Carry a few essentials with you. These include some form of identification, a cell phone or change for a pay phone, and a whistle. Don't wear headphones or earbuds or anything else that might make you less aware of your surroundings while you run.
Tell a friend or family member your running route and when you plan to return. If no one is available, write down your plans so you can be located in the event of an emergency.
Try to run only during daylight hours, if possible. If you must run at night, avoid dimly lit areas and wear bright and/or reflective clothes so that others can see you clearly.

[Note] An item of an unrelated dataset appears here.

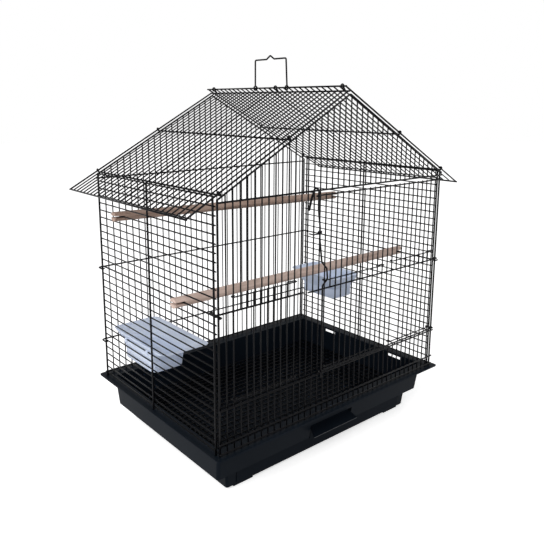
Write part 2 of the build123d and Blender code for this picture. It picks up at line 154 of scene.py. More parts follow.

When you begin, have a definite idea of how far you intend to go. Less experienced runners should start by running short distances until they build up their stamina and get a better idea of how far they can run safely. For younger teens, the body is still developing and can easily be stressed by running long distances. As a general guideline, a 10K race is the upper limit of what a 13-year-old should attempt, and no one under 18 should try to run a marathon. (Most marathons will limit their entries to people 18 and older.)
Stay alert. The more aware you are of your surroundings and the other people around you, the less vulnerable you will be. Staying safe while running involves the same common sense you use to stay safe anywhere else, like avoiding parked cars and dark areas, and taking note of who is directly behind you and ahead of you. If a car passes you more than once or seems suspicious, try to note the license plate number, and make it clear that you are aware of the vehicle. Most runners don't get attacked, especially if they take precautions like running in populated areas. You just need to use common sense.